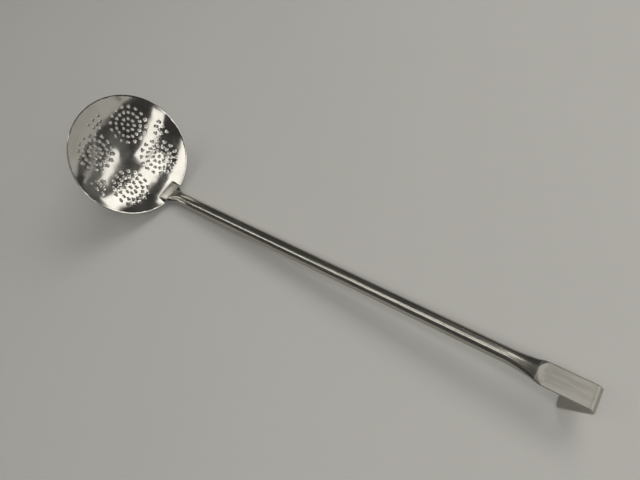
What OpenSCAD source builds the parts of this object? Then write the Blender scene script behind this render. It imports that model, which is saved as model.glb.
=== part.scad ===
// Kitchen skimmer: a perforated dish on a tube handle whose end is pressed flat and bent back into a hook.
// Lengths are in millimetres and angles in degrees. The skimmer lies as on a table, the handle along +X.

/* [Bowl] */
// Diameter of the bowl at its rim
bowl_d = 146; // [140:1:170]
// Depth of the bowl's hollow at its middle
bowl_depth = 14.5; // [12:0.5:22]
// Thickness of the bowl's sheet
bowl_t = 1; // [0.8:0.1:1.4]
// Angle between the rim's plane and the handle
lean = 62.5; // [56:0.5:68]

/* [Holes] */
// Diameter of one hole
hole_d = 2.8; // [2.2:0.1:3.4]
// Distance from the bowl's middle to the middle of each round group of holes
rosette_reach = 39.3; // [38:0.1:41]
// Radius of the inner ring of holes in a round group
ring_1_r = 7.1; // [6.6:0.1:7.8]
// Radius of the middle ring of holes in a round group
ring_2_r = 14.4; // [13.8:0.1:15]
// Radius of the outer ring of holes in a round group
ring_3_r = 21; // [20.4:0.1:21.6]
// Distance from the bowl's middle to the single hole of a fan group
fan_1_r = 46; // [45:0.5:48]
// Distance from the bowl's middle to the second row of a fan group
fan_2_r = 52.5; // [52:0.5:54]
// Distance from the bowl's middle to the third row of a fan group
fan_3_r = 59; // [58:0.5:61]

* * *

Task objective. Beginning at the top of the data, extract each line through the line containing "handle along +X." and return those lines exactly, with nothing added.

Result for this exercise.
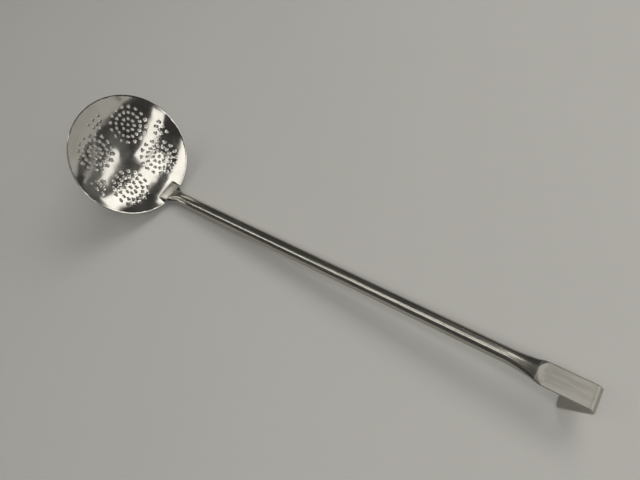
What OpenSCAD source builds the parts of this object? Then write the Blender scene script behind this render. It imports that model, which is saved as model.glb.
=== part.scad ===
// Kitchen skimmer: a perforated dish on a tube handle whose end is pressed flat and bent back into a hook.
// Lengths are in millimetres and angles in degrees. The skimmer lies as on a table, the handle along +X.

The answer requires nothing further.